Toutefois, au moins un enquêteur a relevé que l'idée selon laquelle les évangéliques ne voulaient pas pardonner à Roy Moore à cause de ses présumés méfaits sexuels serait une fausse conclusion. La réalité est que 80% des évangéliques blancs ont voté pour Roy Moore – un pourcentage presque identique aux 81% qui ont voté pour Trump en 2016, à l'échelle nationale. «Cela ressemble à un enthousiasme typique pour un candidat républicain, même aussi peu conventionnel que Roy Moore», a souligné Robert P. Jones, le directeur de l’Institut public de recherches religieuses (Public Religion Research Institute).

En effet, ajoute Robert P. Jones, les allégations d'inconduite sexuelle n'ont pas semblé influencer ces électeurs-là. Une écrasante majorité de 94% des électeurs républicains a affirmé ne pas croire aux allégations selon lesquelles Roy Moore aurait attaqué des adolescentes il y a une quarantaine d’années, selon les données d’un sondage du Washington Post. «Nous avons eu deux candidats qui ne correspondent pas du tout aux valeurs des électeurs et pourtant les évangéliques ont balayé les allégations sérieuses contre eux», a déclaré Robert P. Jones, se référant à Donald Trump et Roy Moore.

Les évangéliques afro-américains ont voté pour Doug Jones

Si quelque chose de certain peut être dit au sujet des élections en Alabama, c'est que les chrétiens afro-américains, qui se considèrent eux aussi très souvent comme évangéliques, sont venus en force. Moore a perdu en grande partie parce que les Afro-Américains - et en particulier les femmes afro-américaines - ont voté massivement pour Doug Jones. En tout, 96% des Afro-Américains ont soutenu Doug Jones; c'est similaire au soutien qu'ils ont accordé au président Obama en 2012.

«Parfois, les gens de l’extérieur imaginent que les évangéliques sont blancs et que les évangéliques afro-américains, latino-américains et asiatiques sont dans une autre catégorie», a précisé Russell Moore, éthicien pour la Convention des baptistes du Sud (Southern Baptist Convention). «Nous formons une église. Nous sommes unis autour de l'évangile. En termes corporatifs, les évangéliques blancs sont une minorité distincte dans le mouvement évangélique».

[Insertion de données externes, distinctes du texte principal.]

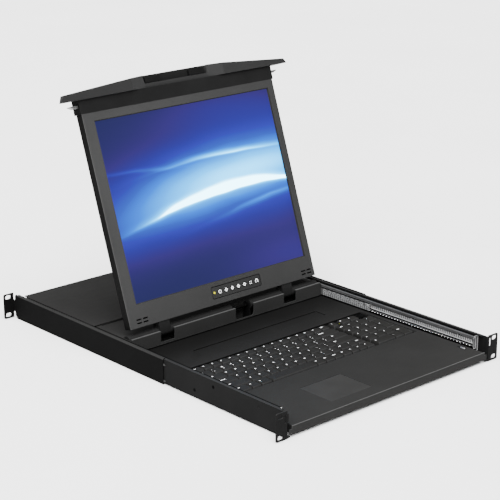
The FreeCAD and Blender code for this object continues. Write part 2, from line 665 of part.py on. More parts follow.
def keyboard_base():
    """Plate that the keys stand on, with a rim that meets the deck from below."""
    x = (KEYBOARD_X[0] - 3, KEYBOARD_X[1] + 3)
    y = (KEYBOARD_Y[0] - 3, KEYBOARD_Y[1] + 3)
    outside = box(x, y, (KEY_PLATE_Z - 1.2, DECK_Z - WALL_T))
    inside = box((KEYBOARD_X[0] - 1, KEYBOARD_X[1] + 1), (KEYBOARD_Y[0] - 1, KEYBOARD_Y[1] + 1),
                 (KEY_PLATE_Z, DECK_Z))
    base = outside.cut(inside)
    holes = []
    for left, front, width, depth in MOVABLE_KEYS.values():
        middle = (left + width / 2, front + depth / 2)
        holes.append(box((middle[0] - 3.4, middle[0] + 3.4), (middle[1] - 3.4, middle[1] + 3.4),
                         (KEY_PLATE_Z - 2, KEY_PLATE_Z + 1)))
    return base.cut(holes)


def pad_keys():
    """Numeric block: rows of four, with the tall plus and enter keys at the right."""
    keys = []
    for row in range(5):
        y = FIRST_ROW_Y + row * KEY_ROW
        if row == 0:
            keys += row_of_keys((2.0, 1.0), PAD_BLOCK_X, y, unit=PAD_U)
        else:
            keys += row_of_keys((1.0, 1.0, 1.0), PAD_BLOCK_X, y, unit=PAD_U)
    right = PAD_BLOCK_X + 3 * PAD_U
    keys.append(key(right, FIRST_ROW_Y, PAD_U, 2 * KEY_ROW))
    keys.append(key(right, FIRST_ROW_Y + 2 * KEY_ROW, PAD_U, 2 * KEY_ROW))
    keys.append(key(right, FIRST_ROW_Y + 4 * KEY_ROW, PAD_U, KEY_ROW))
    keys += row_of_keys((0.66, -0.34, 1.0, 1.0), PAD_BLOCK_X, FUNCTION_ROW_Y, FUNCTION_ROW_DEPTH,
                        PAD_U)
    return keys


# ================================================================ LCD
def lcd_shell():
    """Rear cover of the LCD: an open box behind the bezel and the handle strip."""
    back = FACE_OUT - PANEL_T
    outside = box((-PANEL_HALF_X, PANEL_HALF_X), (PANEL_UP, BEZEL_TOP_UP),
                  (back, FACE_OUT - BEZEL_T))
    outside = rounded_edges(outside, 1.5, (1, 0, 0), lambda point: point.z < back + 0.1)
    outside = rounded_edges(outside, 1.4, (0, 1, 0), lambda point: point.z < back + 0.1)
    inside = box((-PANEL_HALF_X + SHELL_T, PANEL_HALF_X - SHELL_T),
                 (PANEL_UP + SHELL_T, BEZEL_TOP_UP - SHELL_T), (back + SHELL_T, FACE_OUT))
    vents = [box((side * x, side * (x + 4)), (318, 346), (back - 1, back + SHELL_T + 1))
             for side in (-1, 1) for x in range(60, 132, 10)]
    return outside.cut([inside] + vents)


def lcd_bezel():
    bezel = box((-PANEL_HALF_X, PANEL_HALF_X), (PANEL_UP, BEZEL_TOP_UP),
                (FACE_OUT - BEZEL_T, FACE_OUT))
    screen = box(SCREEN_X, SCREEN_UP, (FACE_OUT - 3, FACE_OUT + 1))
    x, up = OSD_CENTRE
    panel = box((x - OSD_SIZE[0] / 2, x + OSD_SIZE[0] / 2), (up - OSD_SIZE[1] / 2, up + OSD_SIZE[1] / 2),
                (FACE_OUT - 3, FACE_OUT + 1))
    cuts = [screen, rounded_edges(panel, 3.0, (0, 0, 1))]
    for x in SPEAKER_X:
        for column in (-1, 1):
            for row in (-1, 1):
                middle = (x + 6.5 * column, SPEAKER_UP + 2.75 * row)
                cuts.append(box((middle[0] - 5, middle[0] + 5), (middle[1] - 1.2, middle[1] + 1.2),
                                (FACE_OUT - 3, FACE_OUT + 1)))
    return bezel.cut(cuts)


def lcd_screen():
    """Glass and frame of the display module, just behind the bezel's opening."""
    margin = 3.0
    return box((SCREEN_X[0] - margin, SCREEN_X[1] + margin),
               (SCREEN_UP[0] - margin, SCREEN_UP[1] + margin), (2.0, FACE_OUT - BEZEL_T))


def osd_panel():
    x, up = OSD_CENTRE
    panel = box((x - OSD_SIZE[0] / 2, x + OSD_SIZE[0] / 2), (up - OSD_SIZE[1] / 2, up + OSD_SIZE[1] / 2),
                (FACE_OUT - 2.0, FACE_OUT - 0.8))
    panel = rounded_edges(panel, 3.0, (0, 0, 1))
    holes = [faceted_rod((OSD_FIRST_X + index * OSD_PITCH, up, 8), BUTTON_R + 0.3, 5, (0, 0, 1))
             for index in range(7)]
    return panel.cut(holes)


def osd_button(index):
    centre = (OSD_FIRST_X + index * OSD_PITCH, OSD_CENTRE[1], FACE_OUT - 3.2)
    return faceted_rod(centre, BUTTON_R - 0.05, 2.8, (0, 0, 1), 24)


def hinge_arm():
    """Right-hand arm: a barrel on the shaft and a neck up to the LCD's lower edge."""
    x = (ARM_X - ARM_WIDTH / 2, ARM_X + ARM_WIDTH / 2)
    neck = prism_x([(-1, 7.9), (6, 10.5), (PANEL_UP, 10.5), (PANEL_UP, -4), (3, -7.4)], x)
    barrel = rod((x[0], 0, 0), BARREL_R, ARM_WIDTH, (1, 0, 0))
    bore = rod((x[0] - 1, 0, 0), SHAFT_R + SHAFT_CLEARANCE, ARM_WIDTH + 2, (1, 0, 0))
    return neck.fuse(barrel).cut(bore).removeSplitter()


def hinge_tubes():
    """Four lengths of rounded cover between and outside the arms."""
    solids = []
    arm = (ARM_X - ARM_WIDTH / 2, ARM_X + ARM_WIDTH / 2)
    for low, high in ((-207.0, -arm[1]), (-arm[0], CABLE_GAP_X[0]), (CABLE_GAP_X[1], arm[0]),
                      (arm[1], 207.0)):
        tube = rod((low, 0, 0), BARREL_R, high - low, (1, 0, 0))
        bore = faceted_rod((low - 1, 0, 0), SHAFT_R + SHAFT_CLEARANCE, high - low + 2, (1, 0, 0))
        solids.append(tube.cut(bore))
    return solids


def handle_strip():
    """Black beam behind the handle that houses the two latches."""
    back = FACE_OUT - PANEL_T - 1
    strip = box((-STRIP_HALF_X, STRIP_HALF_X), (BEZEL_TOP_UP, STRIP_TOP_UP), (back, FACE_OUT + 0.4))
    way_up = (LATCH_UP[0] - LATCH_GAP, LATCH_UP[1] + LATCH_GAP)
    for side in (-1, 1):
        pocket = box((side * 180, side * (STRIP_HALF_X + 1)), way_up,
                     (LATCH_OUT[0] - LATCH_GAP, LATCH_OUT[1] + LATCH_GAP))
        rod_way = box((side * (THUMB_ARM_X[0] - LATCH_STROKE - 0.6), side * 181), way_up,
                      (LATCH_ROD_OUT[0] - LATCH_GAP, LATCH_ROD_OUT[1] + LATCH_GAP))
        strip = strip.cut([pocket, rod_way, thumb_way(side, (LATCH_UP[1], STRIP_TOP_UP + 1))])
    return strip


def thumb_way(side, up):
    """Slot in which the arm of a thumb slide travels."""
    return box((side * (THUMB_ARM_X[0] - LATCH_STROKE - 0.6), side * (THUMB_ARM_X[1] + 0.6)), up,
               (LATCH_ROD_OUT[0] - LATCH_GAP, LATCH_ROD_OUT[1] + LATCH_GAP))


def handle():
    """Bowed pull bar, a full panel wide, whose set-back middle holds the latch slides."""
    outline = []
    for side in (-1, 1):
        points = [(side * HANDLE_HALF_X, STRIP_TOP_UP)]
        points += [(side * x, up) for x, up in (HANDLE_SHOULDER, HANDLE_CREST, HANDLE_TOP)]
        outline += points if side < 0 else points[::-1]
    back = HANDLE_OUT - HANDLE_T
    bar = prism_z(outline, (back, HANDLE_OUT))
    up = (STRIP_TOP_UP - 1, HANDLE_TOP[1] + 1)
    cuts = [prism_y([(-SETBACK_X[1], HANDLE_OUT + 0.01), (-SETBACK_X[0], SETBACK_OUT),
                       (SETBACK_X[0], SETBACK_OUT), (SETBACK_X[1], HANDLE_OUT + 0.01)], up)]
    for side in (-1, 1):
        cuts.append(prism_y([(side * HANDLE_HALF_X, HANDLE_OUT - 3), (side * 245, HANDLE_OUT - 3),
                               (side * 245, back - 1), (side * HANDLE_BACK_HALF_X, back - 1)], up))
        cuts.append(thumb_way(side, (STRIP_TOP_UP - 1, RECESS_UP + 1)))
    cuts.append(prism_z([(-RECESS_HALF_X, RECESS_UP), (RECESS_HALF_X, RECESS_UP),
                         (RECESS_HALF_X + 3, HANDLE_TOP[1] + 1), (-RECESS_HALF_X - 3, HANDLE_TOP[1] + 1)],
                        (RECESS_OUT, HANDLE_OUT)))
    # The bar is a hollow section, closed at both ends by its slanted caps.
    cuts.append(box((-212, 212), (STRIP_TOP_UP + 2, RECESS_UP - 1.5), (back + 2, LATCH_ROD_OUT[0] + 1)))
    return bar.cut(cuts)


def latch():
    """Right-hand latch: wedge-nosed tongue, the bar behind it and its thumb slide."""
    low, high = LATCH_UP
    tongue = prism_z([(184, low), (212, low), (LATCH_TIP_X, high - 1.2), (LATCH_TIP_X, high),
                      (184, high)], LATCH_OUT)
    hollow = prism_z([(207, low - 1), (211.3, low - 1), (216.6, high - 1.1), (207, high - 1.1)],
                     (LATCH_OUT[0] + 1.2, LATCH_OUT[1] - 1.2))
    bar = box((THUMB_ARM_X[0], 190), (low, high), LATCH_ROD_OUT)
    arm = box(THUMB_ARM_X, (low, RECESS_UP + 6), LATCH_ROD_OUT)
    pad = box(THUMB_PAD_X, (RECESS_UP + 0.5, THUMB_PAD_TOP), (LATCH_ROD_OUT[0], THUMB_PAD_OUT))
    return tongue.cut(hollow).fuse([bar, arm, pad]).removeSplitter()


# ================================================================ build
save_pair("front_bracket", [front_bracket()])
save_pair("rear_bracket", [rear_bracket()])
save_pair("rail_outer", [rail_outer()])
save_pair("rail_middle", [rail_middle()])
save_pair("rail_inner", [rail_inner()])
save_pair("ball_cage", [ball_cage()])
save_pair("slide_balls", balls())
save_pair("slide_screws", slide_screws())

save("drawer_pan", drawer_pan())
save("keyboard_deck", keyboard_deck())
save("hinge_wall", hinge_wall())
save("hinge_deck", hinge_deck())
save("rear_cover", rear_cover())
save("hinge_saddles", *hinge_saddles())
save("controller_board", *controller_board())
save("power_supply", power_supply())
save("power_inlet", power_inlet())
save("video_socket", video_socket())
save("usb_socket", usb_socket())
save("hinge_shaft", rod((-208.6, HINGE_Y, HINGE_Z), SHAFT_R, 417.2, (1, 0, 0)))

save("keyboard_base", keyboard_base())
save("keyboard_led", keyboard_led())
main_keys = []
for row_index, row_widths in enumerate(MAIN_ROWS):
    main_keys += row_of_keys(row_widths, MAIN_BLOCK_X, FIRST_ROW_Y + row_index * KEY_ROW)
save("keys_main_block", *main_keys)
save("keys_function_row", *row_of_keys(FUNCTION_ROW, MAIN_BLOCK_X, FUNCTION_ROW_Y, FUNCTION_ROW_DEPTH))
save("keys_number_pad", *pad_keys())
for key_name, key_shape in plunger_keys().items():
    save(key_name, key_shape)
save("touchpad", rounded_edges(box((TOUCHPAD_X[0] + 0.3, TOUCHPAD_X[1] - 0.3),
                                   (TOUCHPAD_Y[0] + 0.3, TOUCHPAD_Y[1] - 0.3),
                                   (DECK_Z - WALL_T, DECK_Z - 0.3)), 1.2, (0, 0, 1)))
save("touchpad_board", box((TOUCHPAD_X[0] - 4, TOUCHPAD_X[1] + 4), (TOUCHPAD_Y[0] - 4, TOUCHPAD_Y[1] + 4),
                           (DECK_Z - WALL_T - 1.6, DECK_Z - WALL_T)))

save("lcd_shell", on_lcd(lcd_shell()))
save("lcd_bezel", on_lcd(lcd_bezel()))
save("lcd_screen", on_lcd(lcd_screen()))
save("osd_panel", on_lcd(osd_panel()))
save("power_led", on_lcd(rod((OSD_FIRST_X - OSD_PITCH + 1.5, OSD_CENTRE[1], FACE_OUT - 0.8), 1.3, 0.7,
                             (0, 0, 1))))
BUTTON_NAMES = ("power", "up", "down", "left", "right", "menu", "auto")
for button_index, button_name in enumerate(BUTTON_NAMES):
    save("osd_button_" + button_name, on_lcd(osd_button(button_index)))
save("hinge_arm_right", on_lcd(hinge_arm()))
save("hinge_arm_left", on_lcd(mirrored(hinge_arm())))
save("hinge_tubes", *[on_lcd(tube) for tube in hinge_tubes()])
save("handle_strip", on_lcd(handle_strip()))
save("handle", on_lcd(handle()))
save("latch_right", on_lcd(latch()))
save("latch_left", on_lcd(mirrored(latch())))
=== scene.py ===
import json
import math

import bmesh
import bpy
from mathutils import Matrix, Vector


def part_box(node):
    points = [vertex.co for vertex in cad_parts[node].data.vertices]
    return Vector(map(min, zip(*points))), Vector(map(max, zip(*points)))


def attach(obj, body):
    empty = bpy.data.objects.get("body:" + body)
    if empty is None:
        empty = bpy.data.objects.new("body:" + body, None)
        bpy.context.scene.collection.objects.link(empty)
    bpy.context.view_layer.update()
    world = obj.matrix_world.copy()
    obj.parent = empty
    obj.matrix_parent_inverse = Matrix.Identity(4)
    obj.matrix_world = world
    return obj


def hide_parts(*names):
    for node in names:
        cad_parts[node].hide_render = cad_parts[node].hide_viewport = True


# Looks for the rackmount console drawer.  Lengths in this script are millimetres until
# a mesh is made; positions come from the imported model's nodes and joints.

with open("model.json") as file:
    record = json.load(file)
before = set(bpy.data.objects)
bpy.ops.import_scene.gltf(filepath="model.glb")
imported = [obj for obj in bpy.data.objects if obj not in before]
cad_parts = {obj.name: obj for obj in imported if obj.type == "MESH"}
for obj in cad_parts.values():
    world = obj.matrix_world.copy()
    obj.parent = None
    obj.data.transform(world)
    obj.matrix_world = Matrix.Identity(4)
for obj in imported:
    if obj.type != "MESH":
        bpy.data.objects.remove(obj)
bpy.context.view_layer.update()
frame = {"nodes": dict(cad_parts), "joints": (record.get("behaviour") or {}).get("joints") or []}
nodes = frame["nodes"]
MM = 0.001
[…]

Russell Moore faisait partie d'un groupe d'évangéliques influents qui ont affirmé ne pas pouvoir recommander de voter pour Roy Moore (aucune relation). Le groupe comprenait Ed Stetzer, directeur du Billy Graham Centre, au Wheaton College; et plusieurs femmes évangéliques éminentes telles que Kay Warren, Beth Moore et Nancy French. L’élection en Alabama a conduit de nombreux auteurs, dont Amy Julia Becker et Peter Wehner, à rédiger des éditoriaux tels que «Pourquoi je ne peux plus me considérer comme un républicain évangélique» de Peter Wehner.

Augmentation des évangéliques dissidents

L'importance croissante des évangéliques blancs dissidents est un développement intéressant, a constaté Brantley Gasaway, professeur d'études religieuses américaines à l'Université Bucknell. «Trump, et maintenant Moore, ont augmenté la sensibilité d'un groupe minoritaire, mais néanmoins important de leaders évangéliques qui affirment: ‘Nous ne soutiendrons pas un candidat uniquement parce qu’il est républicain, même s'il est pro-vie. Ce n'est pas suffisant.’ C'est un changement important», a remarqué Brantley Gasaway.

Finalement, on ne sait pas trop quelle influence a eu ce groupe sur les évangéliques blancs en Alabama. Charles T. Brown, un enseignant à la retraite du comté d'Etowah, le district de Roy Moore, a déclaré que de nombreux évangéliques étaient prêts à ignorer toute faille de caractère pour soutenir le fait d’avoir des juges conservateurs.

«Les gens pensent que nous sommes stupides», a ajouté Charles T. Brown, âgé de 70 ans. «Mais nous sommes assez sages pour comprendre la cause et l'effet. Nous sommes assez sages pour comprendre comment le Sénat peut influencer sur les candidats à la Cour suprême des Etats-Unis. Même si tout ce dont Roy Moore se trouve accusé est véridique, la Cour suprême et la question de l’avortement sont beaucoup plus importantes. Quelle est l'alternative? Aider les libéraux à ruiner notre pays?».